Co-Ownership, Succession, and Partition
Many unregistered land disputes arise because the land descends by succession without formal settlement or is possessed by families for generations under tax declarations. Before partition, an heir generally has an ideal share in the estate, not ownership of a definite physical portion, unless a valid partition or equivalent act has individualized the shares.
A co-owner may sell, mortgage, or otherwise deal with the co-owner's undivided share, but cannot validly convey the entire property or a specific segregated portion as against the other co-owners without authority or partition. The transferee steps into the transferor's position as co-owner and remains subject to partition, accounting, redemption rights when applicable, and the rights of the other co-owners.
An extrajudicial settlement, partition agreement, adjudication, or sale of hereditary rights affecting unregistered land may be recorded. Recording, however, does not bar heirs, creditors, compulsory heirs, or other interested persons whose rights are protected by succession law and who have a better right than the parties to the recorded instrument.

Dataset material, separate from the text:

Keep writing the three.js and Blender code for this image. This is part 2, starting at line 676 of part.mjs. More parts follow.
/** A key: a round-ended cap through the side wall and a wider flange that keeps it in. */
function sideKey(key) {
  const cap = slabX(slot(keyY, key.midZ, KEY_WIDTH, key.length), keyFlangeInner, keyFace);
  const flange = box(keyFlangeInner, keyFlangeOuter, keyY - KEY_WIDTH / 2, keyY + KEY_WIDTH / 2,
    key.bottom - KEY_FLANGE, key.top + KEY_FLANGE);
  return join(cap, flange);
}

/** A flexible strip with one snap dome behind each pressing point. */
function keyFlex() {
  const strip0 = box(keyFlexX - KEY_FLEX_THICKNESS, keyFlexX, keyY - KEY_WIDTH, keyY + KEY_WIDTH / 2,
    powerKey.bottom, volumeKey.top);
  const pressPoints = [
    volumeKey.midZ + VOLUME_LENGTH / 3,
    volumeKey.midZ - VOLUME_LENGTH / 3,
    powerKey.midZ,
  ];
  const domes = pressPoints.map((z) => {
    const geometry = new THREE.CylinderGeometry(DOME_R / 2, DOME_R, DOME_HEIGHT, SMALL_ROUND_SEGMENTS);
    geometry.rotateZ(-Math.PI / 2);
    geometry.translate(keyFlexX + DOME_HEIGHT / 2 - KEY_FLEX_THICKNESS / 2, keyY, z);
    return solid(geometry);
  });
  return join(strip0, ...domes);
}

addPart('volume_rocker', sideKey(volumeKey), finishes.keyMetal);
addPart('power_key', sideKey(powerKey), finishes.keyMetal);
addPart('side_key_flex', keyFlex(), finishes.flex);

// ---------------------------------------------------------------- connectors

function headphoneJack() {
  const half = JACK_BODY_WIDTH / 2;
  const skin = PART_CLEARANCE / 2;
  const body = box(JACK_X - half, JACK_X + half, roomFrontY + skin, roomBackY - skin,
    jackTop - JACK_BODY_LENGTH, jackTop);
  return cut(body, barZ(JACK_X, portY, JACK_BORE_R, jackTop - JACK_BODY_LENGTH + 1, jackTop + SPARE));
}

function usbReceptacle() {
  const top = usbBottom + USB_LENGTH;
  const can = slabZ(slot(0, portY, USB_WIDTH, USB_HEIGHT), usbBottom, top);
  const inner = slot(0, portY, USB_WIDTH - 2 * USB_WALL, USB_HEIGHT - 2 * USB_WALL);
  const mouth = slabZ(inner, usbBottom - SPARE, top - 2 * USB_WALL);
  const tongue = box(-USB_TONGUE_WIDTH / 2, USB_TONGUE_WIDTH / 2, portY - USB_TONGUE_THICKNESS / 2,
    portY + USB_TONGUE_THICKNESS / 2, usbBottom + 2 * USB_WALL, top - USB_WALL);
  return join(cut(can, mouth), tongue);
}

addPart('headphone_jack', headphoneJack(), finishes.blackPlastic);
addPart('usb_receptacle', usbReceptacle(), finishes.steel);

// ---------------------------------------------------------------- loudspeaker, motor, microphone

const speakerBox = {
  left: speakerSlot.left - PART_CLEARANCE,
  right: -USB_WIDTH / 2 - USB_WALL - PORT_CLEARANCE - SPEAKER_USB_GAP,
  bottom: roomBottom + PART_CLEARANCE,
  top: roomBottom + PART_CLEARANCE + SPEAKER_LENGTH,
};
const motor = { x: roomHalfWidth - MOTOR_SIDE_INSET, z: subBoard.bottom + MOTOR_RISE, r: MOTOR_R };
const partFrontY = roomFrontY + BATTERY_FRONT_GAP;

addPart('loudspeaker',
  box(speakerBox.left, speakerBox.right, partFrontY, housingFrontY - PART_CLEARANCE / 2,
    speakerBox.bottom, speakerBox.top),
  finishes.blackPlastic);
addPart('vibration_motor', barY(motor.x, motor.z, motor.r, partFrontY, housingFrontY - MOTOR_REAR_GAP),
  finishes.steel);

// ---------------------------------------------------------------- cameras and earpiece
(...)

Public Land and Alienability Limits
Not all untitled or unregistered land is privately owned. Land of the public domain remains owned by the State unless it has been classified as alienable and disposable and private ownership has been acquired in the manner allowed by law. Forest land, mineral land, national park land, foreshore, and other inalienable public land cannot become private property through private deeds, tax declarations, possession, or recording.
A deed over land that is still inalienable public land cannot convey private ownership. At most, where the law allows, the instrument may deal with possessory interests or improvements, but it cannot defeat the State or transform the land into private property. Recording in the books for unregistered land is never a substitute for classification, grant, patent, judicial confirmation, or original registration when those are legally required.

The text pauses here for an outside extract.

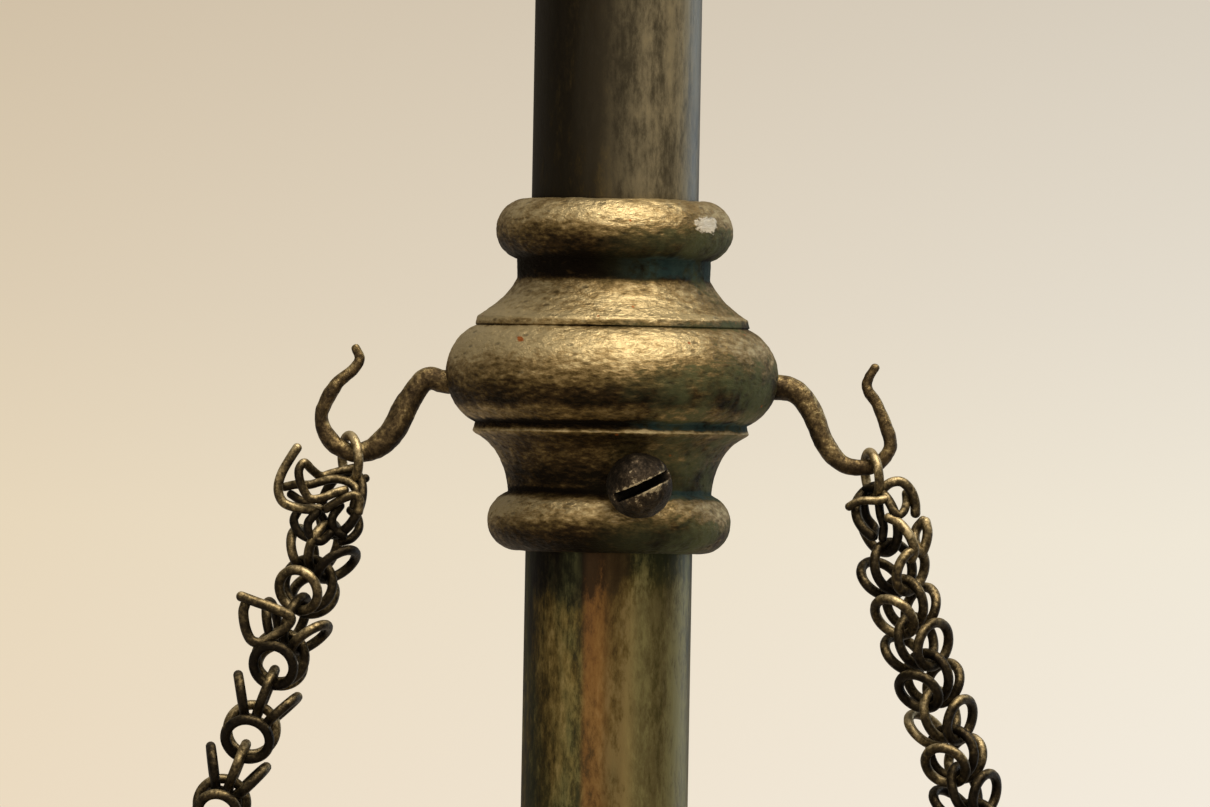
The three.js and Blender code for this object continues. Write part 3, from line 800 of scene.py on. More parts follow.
def swivel():
    """The cast eye, whose shank turns in the top cap, with its washer and nut."""
    centre = RING_FOOT + RING["wire"] + GAP - (EYE["mean"] - EYE["wire"])
    loop = sweep("loop", circle(EYE["mean"], 120), EYE["wire"], 24, closed=True)
    placed(loop, shifted(z=centre) @ turned_about("Z", 90))
    neck = centre - EYE["mean"]
    flare = bend((3.6, neck - 1.8), (3.9, CAP_TOP + 4), (6.4, CAP_TOP + 2.6), 8)
    profile = [(0, EYE["shank_end"]), (EYE["shank"], EYE["shank_end"]), (EYE["shank"], CAP_TOP + GAP),
               (6.4, CAP_TOP + GAP), (6.6, CAP_TOP + 1.2), *flare[::-1], (3.4, neck + 0.8), (0, neck + 0.8)]
    stem = lathe("stem", dense(profile, 0.6), 64)
    obj = fused(joined("eye_of_the_swivel", [loop, stem]), 0.28)
    roughened(obj, (4, 0.08), (0.9, 0.04), seed=2)
    worn(obj, 1.4, 0.16)
    finish_piece(obj, "swivel", "cast_brass", ["swivel_eye"])

    bore = EYE["shank"] + GAP
    low, high = CAP_CEILING - 1.3, CAP_CEILING - GAP
    profile = softened([(bore, low), (6.2, low), (6.2, high), (bore, high)], 0.2, closed=True)
    washer = lathe("washer_of_the_swivel", profile, 72, closed=True)
    worn(washer, 0.5, 0.2)
    finish_piece(washer, "swivel", "pan_brass", ["swivel_washer"])

    low, high = CAP_CEILING - 5.8, CAP_CEILING - 1.6
    profile = [(bore, low), (4.6, low), (5.4, low + 0.7), (5.4, high - 0.7), (4.6, high), (bore, high)]
    nut = lathe("nut_of_the_swivel", profile, 6, closed=True)
    worn(nut, 0.5, 0.2)
    finish_piece(nut, "swivel", "screw_steel", ["swivel_nut"], sharp=20)


# ---------- housing ----------
def cap(name, profile, seed, node):
    """A cast cap of the tube, from its closed outline."""
    obj = lathe(name, dense(profile, 0.35, closed=True), 220, closed=True)
    roughened(obj, (4, 0.06), (0.8, 0.03), seed=seed)
    worn(obj, 1.2, 0.12)
    finish_piece(obj, "housing", "cast_brass", [node])


def top_cap():
    bore = EYE["shank"] + GAP
    end = CAP_SKIRT_END
    profile = [
        (bore, CAP_CEILING), (CAP_BORE, CAP_CEILING), (CAP_BORE, end), (10.9, end),
        *arc(10.9, end + 1.2, 1.2, 1.2, -90, 70, 12), (11.3, end + 2.4), (11.3, CAP_TOP - 14),
        *arc(10.6, CAP_TOP - 11.2, 2.4, 2.2, -75, 75, 18),
        *bend((11.4, CAP_TOP - 8.6), (6.8, CAP_TOP - 7), (6.4, CAP_TOP - 1), 14),
        (6.2, CAP_TOP), (bore, CAP_TOP),
    ]
    cap("cap_at_the_top", profile, 3, "top_cap")


def bottom_cap():
    top, floor, end = BOTTOM_CAP["top"], BOTTOM_CAP["floor"], BOTTOM_CAP["end"]
    bore = 3
    profile = [
        (bore, end), (5.2, end), (5.4, end + 1.2),
        *bend((5.6, end + 1.6), (6.6, top - 16), (11.2, top - 14), 14),
        *arc(10.8, top - 11.4, 2.5, 2.3, -72, 72, 18), (11.3, top - 8.6),
        *arc(10.9, top - 1.4, 1.5, 1.4, -70, 90, 12), (CAP_BORE, top), (CAP_BORE, floor), (bore, floor),
    ]
    cap("cap_at_the_bottom", profile, 4, "bottom_cap")


def finial():
    top = BOTTOM_CAP["end"] - GAP
    profile = [
        (0, top - 13.9), (1.2, top - 13.2), *arc(0, top - 7.2, 5, 5.2, -65, 55, 24),
        (2.9, top - 2.4), (4.6, top - 1.2), (4.6, top), (2.7, top), (2.7, BOTTOM_CAP["floor"] - 1),
        (0, BOTTOM_CAP["floor"] - 1),
    ]
    obj = lathe("finial_at_the_bottom", dense(softened(profile, 0.25), 0.3), 120)
    roughened(obj, (3, 0.05), (0.8, 0.03), seed=5)
    worn(obj, 1, 0.12)
    finish_piece(obj, "housing", "cast_brass", ["bottom_finial"])


def spring_seat():
    r = TUBE["inner"] - GAP
    profile = [(0, TUBE["bottom"]), (r, TUBE["bottom"]), (r, SEAT_TOP), (5, SEAT_TOP), (5, SEAT_TOP + 4),
               (4.6, SEAT_TOP + 5), (0, SEAT_TOP + 5)]
    obj = lathe("seat_of_the_spring", dense(softened(profile, 0.2), 0.6), 96)
    finish_piece(obj, "housing", "pan_brass", ["spring_seat"])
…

If public land has been the subject of a patent and later becomes registered land upon issuance of title, subsequent dealings must comply with the Torrens system. Restrictions attached to public land grants, homesteads, free patents, or agrarian laws continue to matter because a prohibited transfer is not cured by recording.
Tax Declarations, Surveys, and Possession
Tax declarations, real property tax receipts, survey plans, cadastral references, and barangay certifications are common evidence in unregistered land dealings, but they are not by themselves titles of ownership. They may corroborate possession, identity of the land, claim of ownership, or payment of taxes, but they cannot prevail over a valid title, a better right, or the State's ownership of inalienable land.

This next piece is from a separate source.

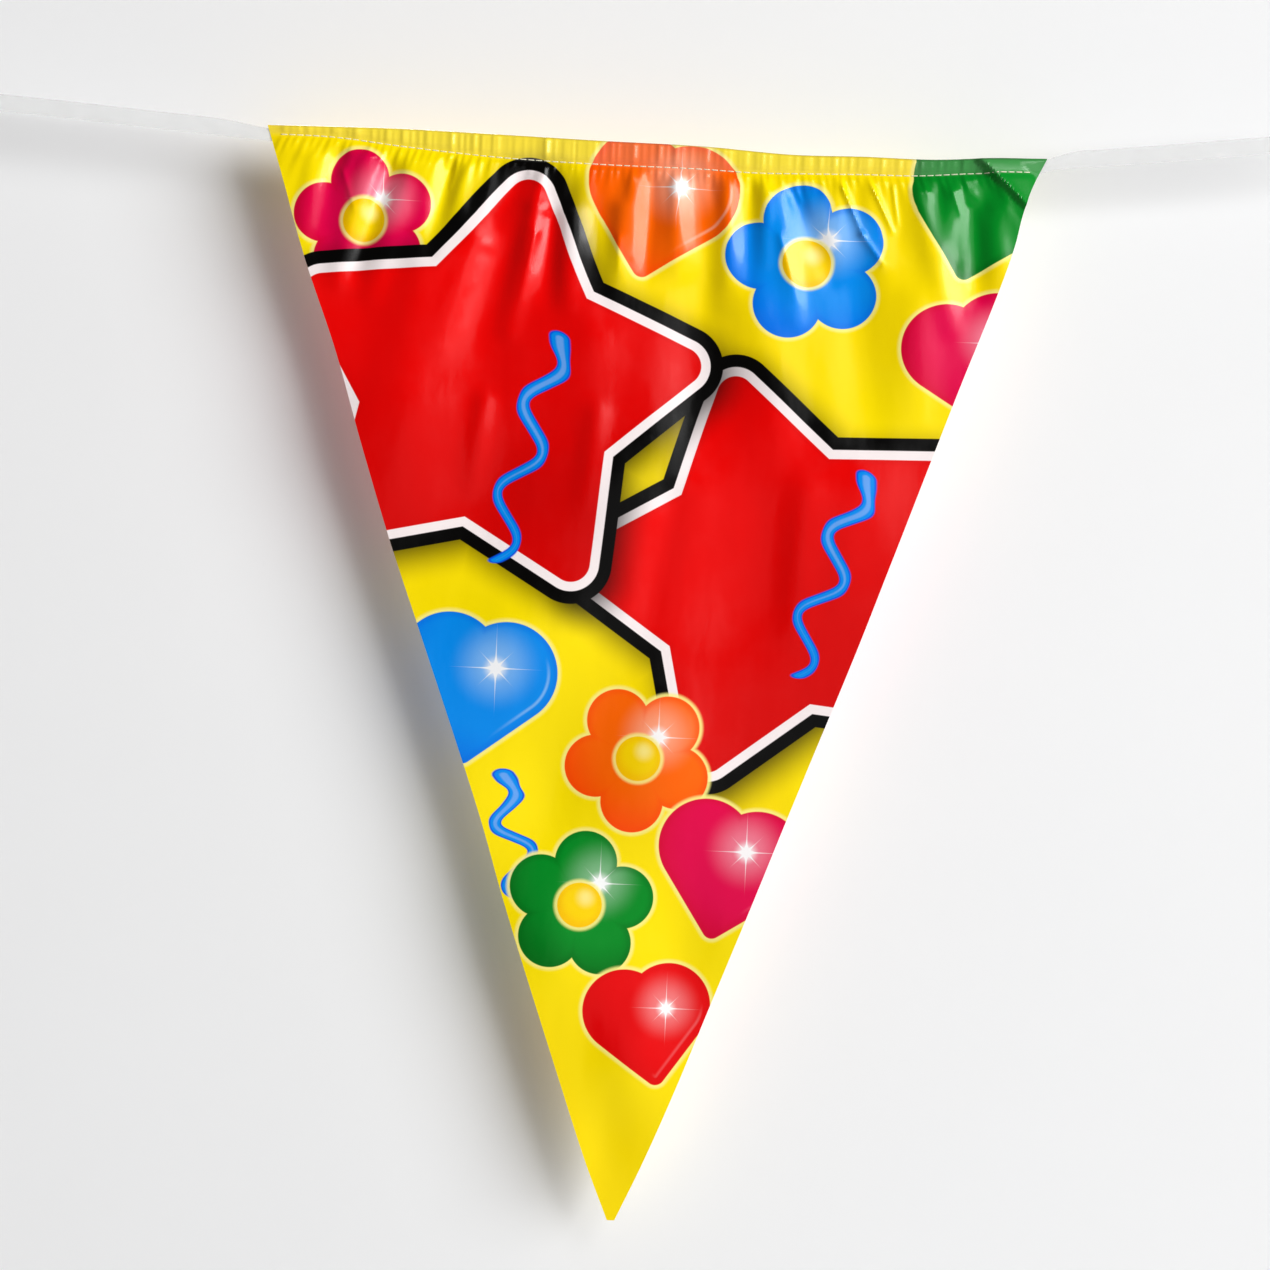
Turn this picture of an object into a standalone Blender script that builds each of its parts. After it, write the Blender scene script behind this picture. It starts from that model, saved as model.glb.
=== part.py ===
"""Birthday pennant banner: one printed film pennant, gathered and sewn on a carrying tape.

The pennant is a long triangle of thin plastic film. Its top edge is folded over the tape and sewn
down in one row, which draws the film into small gathers. Longer folds fan out from that row, and
the lower half hangs nearly flat. The tape runs on past both corners and rises on both sides, more
on the left, so the pennant hangs turned a little.

The front faces -Y, +X is to the right and +Z is up. The origin is the middle of the straight line
between the pennant's top corners. Tables are in millimetres. "across" is measured along that line
from its middle and "down" at right angles to it, before the pennant is turned to hang.
"""

import math
from bisect import bisect_right
from collections import namedtuple

import bmesh
import bpy
from mathutils import Vector

MM = 0.001

# The pennant, in millimetres
WIDTH = 210.0
HEIGHT = 290.5
TIP_WIDTH = 2.0
FILM = 1.0
HANGING_TURN = math.radians(2.5)

# The hem: film, slit, tape, slit and film again
TAPE_THICKNESS = 1.0
SLIT = 0.35
HEM_RADIUS = TAPE_THICKNESS / 2 + SLIT + FILM / 2
BEND_CENTRE = FILM / 2 + HEM_RADIUS
FLAP_DEPTH = 9.0
HEM_GATHER = 0.35

# The tape lies bunched in the hem and opens out beyond it
TAPE_TOP = 1.5
TAPE_BUNCHED = 3.0
TAPE_WIDTH = 4.6
TAPE_IN_HEM = 104.0
TAPE_STEP = 4.0

# The folds start under the tape and are at full height a little below it
FOLDS_START, FOLDS_FULL = 5.0, 10.0
TOP_LINE_FADES = 70.0
STAND_KEPT, STAND_GONE = 12.0, 110.0

# Gathers under the stitches
GATHER_PITCH = 7.0
GATHER_LENGTH = 21.0
GATHER_HEIGHT = 0.75
GATHER_FAN = 0.006

# The rows and columns of faces that the film is divided into
FLAP_ROWS = (FLAP_DEPTH, 5.4)
BEND_STEPS = 4
TOP_ROWS = (3.6, 5.2, 7.5, 10.5, 14.0, 18.0, 22.5, 27.5)
TOP_COLUMNS = 112
LOWER_START = 33.0
LOWER_ROWS = 42
LOWER_COLUMNS = 48

# How far the top fold lies above the straight line between the corners, uneven along it
TopRow = namedtuple("TopRow", "across rise")
TOP_EDGE = (
    TopRow(-105.0, 0.0),
    TopRow(-88.0, 0.3),
    TopRow(-69.0, 0.5),
    TopRow(-42.0, 0.1),
    TopRow(-15.0, -0.4),
    TopRow(12.0, -0.7),
    TopRow(36.0, -1.9),
    TopRow(56.0, -1.6),
    TopRow(74.0, -1.6),
    TopRow(92.0, -0.4),
    TopRow(105.0, 0.0),
)

# How far the sides stand out of the straight lines from the corners to the tip
SideRow = namedtuple("SideRow", "down left right")
SIDES = (
    SideRow(0.0, 0.0, 0.0),
    SideRow(9.0, 0.8, -1.1),
    SideRow(16.0, 1.2, -1.1),
    SideRow(24.0, 1.6, -0.2),
    SideRow(38.0, 1.9, 0.6),
    SideRow(60.0, 1.6, 1.0),
    SideRow(85.0, 2.4, 1.4),
    SideRow(110.0, 2.8, 1.9),
    SideRow(135.0, 2.3, 2.3),
    SideRow(165.0, 1.8, 2.4),
    SideRow(185.0, 1.8, 2.5),
    SideRow(205.0, 2.7, 2.5),
    SideRow(232.0, 2.9, 2.3),
    SideRow(255.0, 2.6, 2.0),
    SideRow(275.0, 1.8, 1.2),
    SideRow(HEIGHT, 0.0, 0.0),
)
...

Possession is central in unregistered land because it performs functions that a Torrens title performs for registered land: it gives notice, supports prescription when legally available, indicates the source of claims, and exposes adverse rights. Possession must be evaluated by its character: actual or constructive, exclusive or shared, in the concept of owner or merely by tolerance, peaceful or disputed, and continuous or interrupted.
A survey identifies land; it does not confer ownership. An approved plan, technical description, or subdivision sketch may help make an instrument recordable and may support later registration, but it cannot convert a void or unauthorized conveyance into a valid transfer.
Dealings During Registration Proceedings
When unregistered land is the subject of a pending land registration or cadastral proceeding, private dealings remain possible, but the parties deal subject to the outcome of the proceeding. Recording a deed in the unregistered land records does not replace the need to assert ownership, lien, or adverse interest in the registration case when the proceeding will adjudicate title.
A decree of registration binds the land and the world after the period and remedies allowed by law. A person who acquired an interest before registration but failed to have that interest recognized may be limited to remedies consistent with the final decree, such as claims against the transferor, reconveyance where legally available, damages, or statutory remedies seasonably pursued.
Once a certificate of title is issued, subsequent dealings must be registered under the Torrens system. Prior recorded instruments affecting the land should be brought to the attention of the registration court or the Register of Deeds so that valid and recognized interests may be reflected in the proper title record when the law allows.
Remedies and Consequences
The remedy depends on the defect and the right asserted. If the issue is lack of recording, the party may present the instrument for recording, assuming it is valid and recordable. If the Register of Deeds refuses recording on a legal ground, the matter may be elevated through the administrative remedy provided for registrability disputes.
If the issue is competing ownership, the proper remedy may be recovery of ownership or possession, quieting of title, cancellation of an instrument, annulment of deed, reconveyance, partition, or damages. If the instrument is void because of forgery, lack of authority, prohibited object, inalienable public land, or absence of essential requisites, recording does not prevent direct attack on the instrument.
If the conflict involves a later recorded dealing and an earlier unrecorded right, the court determines priority by examining the validity of each source of right, good faith, possession, notice, recording, and whether a third person has a better right. The decisive inquiry is not simply who recorded first, but who has the superior legal or equitable right under the facts and the governing law.
Controlling Principles
- Unregistered land may be the subject of valid private dealings, but those dealings do not enjoy the conclusiveness of the Torrens system.
- Recording under Presidential Decree No. 1529 makes a voluntary instrument affecting unregistered land opposable to third persons, subject to a third person's better right.
- Recording gives notice of the instrument, not proof of ownership, capacity, authority, or indefeasible title.
- An unrecorded instrument may bind the parties but generally cannot prejudice strangers who acquire or hold a superior right.
- A transferee, mortgagee, lessee, or creditor dealing with unregistered land acquires only the right that the grantor, debtor, or lessor could legally transfer or encumber.
- Actual possession is a powerful fact in unregistered land because it may give notice, support priority, and defeat claims of good faith.
- Tax declarations and surveys are evidence of claim or identification, not title by themselves.
- Private recording cannot convert public land into private land, cure a void conveyance, defeat co-owners or heirs with better rights, or override the result of a final land registration decree.